O juiz Ricardo Lafayete Campos atendeu ao pedido, mas se contradisse. Ele afirmou ser incompetente para impedir que o pai biológico e seus advogados dessem entrevistas, mas acolheu o pedido de censura contra o jornal Folha de S. Paulo estipulando uma multa de R$ 150 mil por reportagem que viesse a ser publicada.

“O relevante trabalho que estas sociedades empresárias costumam prestar à sociedade, distribuindo informações, não é ilimitado, pois encontra no ordenamento jurídico pátrio óbice legítimo a preservar o direito à honra e à imagem das pessoas. Assim, o pedido do autor para que a sociedade empresária Folha de S. Paulo se abstenha de dar publicidade aos atos processuais merece acolhida”, considerou.

“Não há, todavia, como impedir o pai biológico ou seus patronos, de falarem sobre o menor ou mesmo de dar qualquer entrevista a respeito do processo em curso. Todavia, o fato do terceiro ou a mídia receber esta informação não os exime da obrigação de guardar o devido sigilo, sob pena de responsabilidade civil, criminal bem como administrativa na Ordem dos Advogados do Brasil”, concluiu. A TV Record também foi impedida de falar.

União versus Padrasto

Após a morte de Bruna, quando o menor foi entregue ao padrasto, o pai biológico voltou a acionar o governo dos Estados Unidos cobrando providências pela “retenção indevida da criança por pessoa não detentora do direito da guarda”. A autoridade americana encaminhou ao governo brasileiro o pedido de cooperação interjurisdicional.

Foi como responsável por fazer valer em território nacional os compromissos assumidos na Convenção de Haia, que a Secretaria Especial de Direitos Humanos da Presidência da República (SEDH/PR) acionou a Advocacia-Geral da União para que ingressasse em juízo com o pedido de restituição da criança ao pai nos Estados Unidos. O pedido de busca e apreensão do menor foi interposto na 16ª Vara Federal do Rio.

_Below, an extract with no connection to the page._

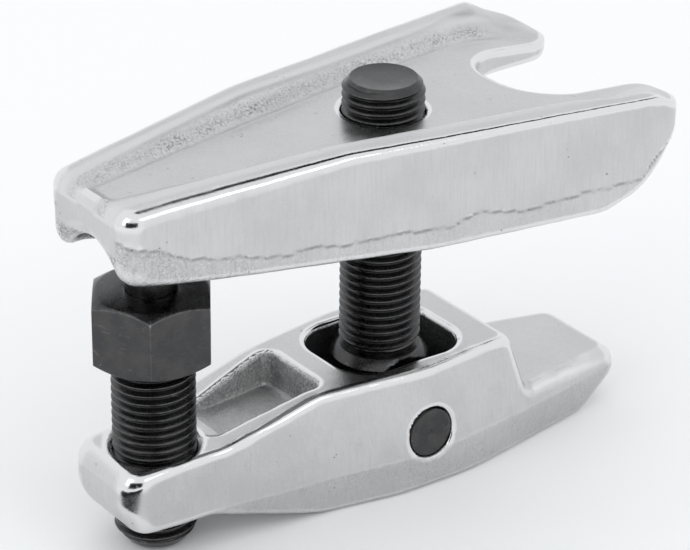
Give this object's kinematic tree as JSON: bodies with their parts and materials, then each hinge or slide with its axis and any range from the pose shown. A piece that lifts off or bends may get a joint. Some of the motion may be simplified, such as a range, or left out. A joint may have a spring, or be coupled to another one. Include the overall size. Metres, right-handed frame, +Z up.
{
  "type": "ball joint separator",
  "caption": "Screw-type ball joint separator: a forked upper arm and a nosed lower arm joined by an eye stud on a cross pin, spread by a hex-headed forcing screw.",
  "frame": {"origin": "centre of the tool's bounding box, at the height of the lower arm's flat underside", "axes": "+X from the forcing screw towards the fork, +Y across the tool, +Z up along the forcing screw"},
  "size_m": [0.1058, 0.0534, 0.0721],
  "materials": {
    "forged_satin": "drop-forged steel, tumbled and satin nickel plated",
    "black_oxide": "machined steel, black oxide, lightly oiled"
  },
  "bodies": {
    "lower_arm": {"lower_arm": "forged_satin", "cross_pin": "black_oxide"},
    "eye_stud": {"eye_stud": "black_oxide"},
    "upper_arm": {"upper_arm": "forged_satin"},
    "thrust_pin": {"thrust_pin": "black_oxide"},
    "forcing_screw": {"forcing_screw": "black_oxide"}
  },
  "joints": [
    {"name": "screw_travel", "type": "slide", "parent": "lower_arm", "child": "thrust_pin", "axis": [0, 0, 1], "range_m": [-0.0105, 0.0045]},
    {"name": "screw_turn", "type": "hinge", "parent": "thrust_pin", "child": "forcing_screw", "pos_m": [-0.04145, 0, 0.0407], "axis": [0, 0, 1], "range_deg": [-2522, 1082]},
    {"name": "stud_tilt", "type": "hinge", "parent": "lower_arm", "child": "eye_stud", "pos_m": [0.00525, 0, 0.011], "axis": [0, 1, 0], "range_deg": [-12.95, 5.6]},
    {"name": "arm_height", "type": "slide", "parent": "eye_stud", "child": "upper_arm", "axis": [0, 0, 1], "range_m": [0, 0.0045]}
  ],
  "couplings": [
    {"joint": "screw_turn", "follows": "screw_travel", "rad_per_m": 4188.8},
    {"joint": "stud_tilt", "follows": "screw_travel", "rad_per_m": 21.413}
  ]
}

A AGU requereu também, para o caso de o pedido de busca não ser atendido de imediato, que o juízo proibisse o padrasto de sair do Rio de Janeiro, a fixação de dias de visitas ao menor pelo pai biológico e, por fim, o deslocamento para a Vara Federal da ação de paternidade socioafetiva movida na Vara de Família estadual.

O juiz Rafael de Souza Pereira Pinto não concedeu a Tutela Antecipada da busca e apreensão do menor, nem da proibição ao padrasto de viajar para fora do Rio com a criança por “inexistirem quaisquer elementos nos autos a indicar eventual intenção do réu de se evadir, levando o menor consigo, para local incerto e não sabido”.

O único pedido atendido foi o de conceder o direito do pai biológico a visitar seu filho. A decisão do juiz foi tomada em 1º de outubro. Dela, um dos advogados do padrasto tomou ciência no dia 8, uma semana depois. Houve ainda um recurso ao TRF, que foi rejeitado.

Em 17 de outubro, David Goldman desembarcou no Rio para visitar seu filho. Sua vinda foi anunciada por seu advogado ao advogado do padrasto. Houve uma forte chuva, o que acabou fazendo o próprio juiz determinar que a visita começasse no sábado pela manhã. Na manhã do sábado, dia 18, além de três oficiais de Justiça, acompanharam o americano dois agentes da Polícia Federal, um representante do Consulado Americano, e o advogado de Goldman.

O americano não conseguiu ver o filho. Foi informado que no apartamento onde consta na Justiça que o padrasto mora com o casal de filhos, só estavam a bebê nascida em agosto, os pais de Bruna e seu irmão. Na semana seguinte, a uma amiga, o padrasto alegou que desconhecia a vinda do americano ao Brasil e por isto foi para Búzios com o menino. O americano ainda permaneceu mais alguns dias até ser informado de que a visita seria adiada.

Advogados brasileiros versus David Goldman

Goldman voltou para os Estados Unidos. Os advogados brasileiros ingressaram com nova ação na 13ª Vara Cível pedindo indenização por danos morais por conta das entrevistas concedidas por Goldman. O padrasto alegou perdas inclusive internacionais por ter deixado de ser convidado para palestras. Eles pediram ainda que o juiz proíba o americano de divulgar o processo.

A juíza Marisa Simões Mattos atendeu ao pedido e determinou que Goldman “se abstenha de proferir e/ou divulgar, por qualquer meio, ofensas às pessoas dos autores, em especial, referentes aos fatos envolvendo a guarda do menor, bem como retire dos sites da internet as ofensas já feitas descritas na inicial, no prazo máximo de cinco dias, a contar da intimação pessoal da presente, sob pena de multa diária de R$ 300”. Ainda não há recurso contra essa decisão.

Procurado pela reportagem da revista Consultor Jurídico, o padrasto do menor disse que não vai se manifestar por conta das decisões judiciais, em ações impetradas por ele, que impediram a imprensa de divulgar o caso. “É uma questão de proteção à criança”, disse.

Ricardo Zamariola Junior, advogado de David Goldman, não se manifesta porque há decisões que estão em segredo de Justiça.

Texto alterado em 23 de dezembro de 2008, para retirada do nome do advogado e padrasto da criança em questão, uma vez que a informação indica a identidade do menor.